Marshals are not city employees, but are appointed by the mayor to five-year terms. They receive no city salary but they charge by the job and, in most eviction cases, they are paid by landlords. They are an eclectic bunch, far different from any bounty-hunter stereotype.

“I have two guys who have Ph.D.’s,” Mr. Kelly said. “I also have a guy who was an exterminator, and another guy who was a haberdasher.”

Ileana Rivera, 33, a marshal based in Brooklyn, fell into the job almost by accident, responding to an ad in the paper in 2006. She is planning to spend part of the break vacationing in Florida and said any benefits that tenants received because of her time off were unintentional.

“I’m the middleman here,” Ms. Rivera said. “I just do my job. I don’t favor the tenant. I don’t favor the landlord.”

Throughout much of the break, the legal machinery of Housing Court — the process of landlords seeking permission from judges to have tenants evicted — slows but does not stop. There is, however, a rush of business in the weeks before and after the break.

On Thursday evening, tenants who were threatened with eviction frantically headed to a courtroom in Bronx Housing Court, seeking a judge’s order to delay their evictions until court hearings could be scheduled.

Michelle Johnson, a 46-year-old mother of three, left the court in tears. Her request that a judge postpone the eviction was denied.
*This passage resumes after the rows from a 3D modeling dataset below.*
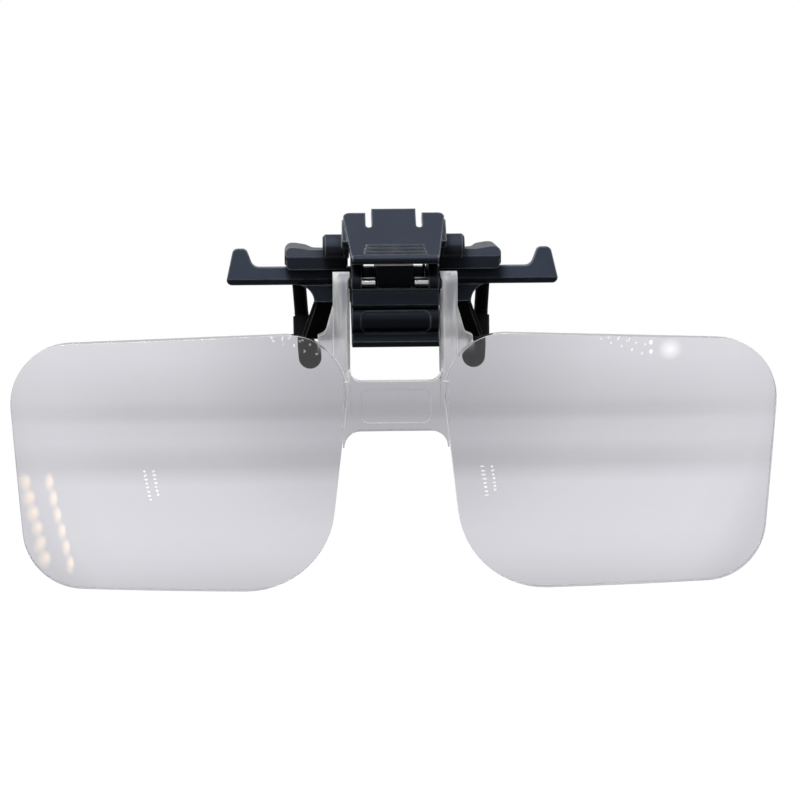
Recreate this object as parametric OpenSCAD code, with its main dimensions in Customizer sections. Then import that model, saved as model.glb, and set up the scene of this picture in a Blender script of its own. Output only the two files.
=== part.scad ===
// Clip-on hat magnifier: a twin lens on a spring clip for the brim of a cap.
// Millimetres, +Z up, -Y towards the front, x = 0 the mirror plane; left is -X.
// The origin is the middle of the brim slot, level with its closed end.
// Shapes are written about the lens hinge axis and moved there at the end.

/* [Twin lens] */
// Width of one lens between its upper corners before they are rounded
lens_w = 63.1; // [55:0.1:70]
// Height of one lens at its inner side before the corners are rounded
lens_h = 47.9; // [40:0.1:55]
// How far the lower inner corner is set out from the upper inner corner
lens_in_slant = 5.7; // [4:0.1:12]
// How far the lower outer corner is set in from the upper outer corner
lens_out_slant = 3.1; // [0:0.1:6]
// How far the upper edge falls towards the outer side
lens_top_fall = 2; // [0:0.1:4]
// How far the lower edge rises towards the outer side
lens_low_rise = 1.6; // [0:0.1:4]
// Upper inner corner radius
lens_r_in_top = 11; // [6:0.5:14]
// Lower inner corner radius
lens_r_in_low = 16; // [8:0.5:18]
// Upper outer corner radius
lens_r_out_top = 11; // [5:0.5:14]
// Lower outer corner radius
lens_r_out_low = 11; // [5:0.5:14]
// Thickness at the middle of each lens
lens_t = 4.5; // [3.5:0.1:6]
// Radius of the curved front face
lens_front_r = 245; // [180:1:400]
// Distance of the lens's upper inner corner below the hinge axis
lens_drop = 8.6; // [7:0.1:12]
// Distance of the flat rear face in front of the hinge axis
lens_set = 1; // [0.5:0.1:1.5]
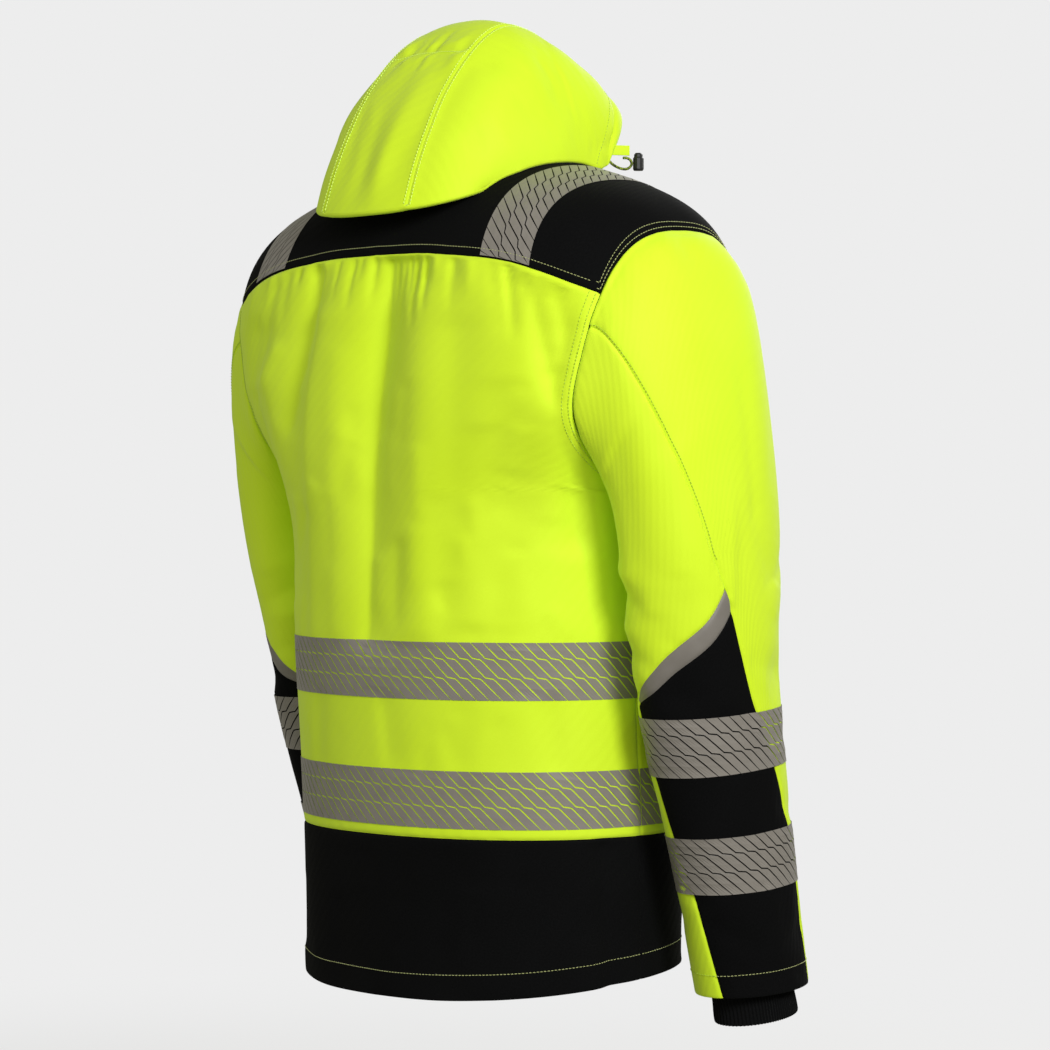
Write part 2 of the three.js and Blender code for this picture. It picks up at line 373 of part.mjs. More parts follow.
pair('sleeve_under', wall(underPart, steps(0, 1, 8), steps(0, 12, 12), 0, -CLOTH, SLEEVE), YELLOW);
pair('sleeve_back', wall(backPart, steps(0, 1, 6), steps(0, 6, 6), 0, -CLOTH, SLEEVE), YELLOW);
pair('sleeve_insert', wall(backPart, steps(0, 1, 6), [6, 7], 0, -CLOTH, SLEEVE), SILVER);
pair('forearm', wall(backPart, steps(0, 1, 6), steps(7, 12, 5), 0, -CLOTH, SLEEVE), BLACK);
const around = steps(0, 2 * Math.PI, 26).map((t, i) => i === 26 ? 2 * Math.PI : ((a => a < -1e-9 ? a + 2 * Math.PI : a)(Math.atan2(45 * Math.sin(t), 68 * Math.cos(t)))));
for (const [name, z] of [['sleeve_tape_upper', S_TAPE1], ['sleeve_tape_lower', S_TAPE2]])
  pair(name, wall(sleeve, around, steps(runOf(z), runOf(z - TAPE_W), 1), 0.9 + BAND, 0.9, { flip: true, closed: true }), SILVER);
// knitted cuff inside the sleeve end
const CUFF = table(['z', 'k'], [[-703, 1.16], [-712, 1.06], [-722, 1.0], [CUFF_END, 0.98]]);
const cuff = (th, z) => { const s = Math.sin(th), c = Math.cos(th), k = CUFF.k(z), r = superEllipse(s, c, 33 * k, 43 * k, 2); return [-(239 + r * s), -98 + r * c + (z + 730) * 0.22, z - 0.12 * r * c]; };
pair('cuff', wall(cuff, steps(0, 2 * Math.PI, 18), [-703, -712, -722, CUFF_END], 0, -CLOTH, { flip: true, closed: true }), RIB);

export default jacket;
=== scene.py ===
import math
import bpy
import numpy as np
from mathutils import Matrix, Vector


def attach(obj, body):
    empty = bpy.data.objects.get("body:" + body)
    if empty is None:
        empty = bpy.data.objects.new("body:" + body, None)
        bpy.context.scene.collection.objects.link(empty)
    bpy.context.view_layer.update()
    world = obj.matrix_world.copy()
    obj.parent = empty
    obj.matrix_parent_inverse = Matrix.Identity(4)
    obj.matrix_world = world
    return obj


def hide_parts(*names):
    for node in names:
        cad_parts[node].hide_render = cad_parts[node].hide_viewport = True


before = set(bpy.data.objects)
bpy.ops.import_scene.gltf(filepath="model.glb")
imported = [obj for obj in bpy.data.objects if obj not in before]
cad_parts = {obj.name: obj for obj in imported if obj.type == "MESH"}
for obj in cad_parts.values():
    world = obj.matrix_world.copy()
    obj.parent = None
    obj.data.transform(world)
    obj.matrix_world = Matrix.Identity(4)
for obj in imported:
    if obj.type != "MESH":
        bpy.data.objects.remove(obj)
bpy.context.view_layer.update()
MM = 0.001
D2R = math.pi / 180

# ---------------------------------------------------------------- camera
AZ, EL, DIST = 225.0, 0.5, 3.2
AIM = Vector((-0.027, -0.027, -0.325))
cam_data = bpy.data.cameras.new("camera")
cam_data.sensor_width = 36.0
cam_data.lens = 3520.0 / 1050.0 * 36.0
cam_data.clip_start, cam_data.clip_end = 0.05, 200.0
cam = bpy.data.objects.new("camera", cam_data)
bpy.context.scene.collection.objects.link(cam)
away = Vector((math.sin(AZ * D2R) * math.cos(EL * D2R), -math.cos(AZ * D2R) * math.cos(EL * D2R), math.sin(EL * D2R)))
cam.location = AIM + away * DIST
cam.rotation_mode = "QUATERNION"
cam.rotation_quaternion = (-away).to_track_quat("-Z", "Y")
bpy.context.scene.camera = cam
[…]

The notice of eviction she carried stated she could be evicted as early as Monday. She owed her landlord about $3,500, and worried about how much time she had left, and where she could get the money, and what sort of Christmas she and her children would have.

“I don’t even have a tree,” said Ms. Johnson, a community organizer for a union. “I don’t know what to do. Should I start getting boxes?”

She was unaware of the eviction holiday, and her eviction notice mentioned nothing about it. She found it hard to believe that she really, truly, had two more weeks, as if she were being asked to believe in Santa Claus again.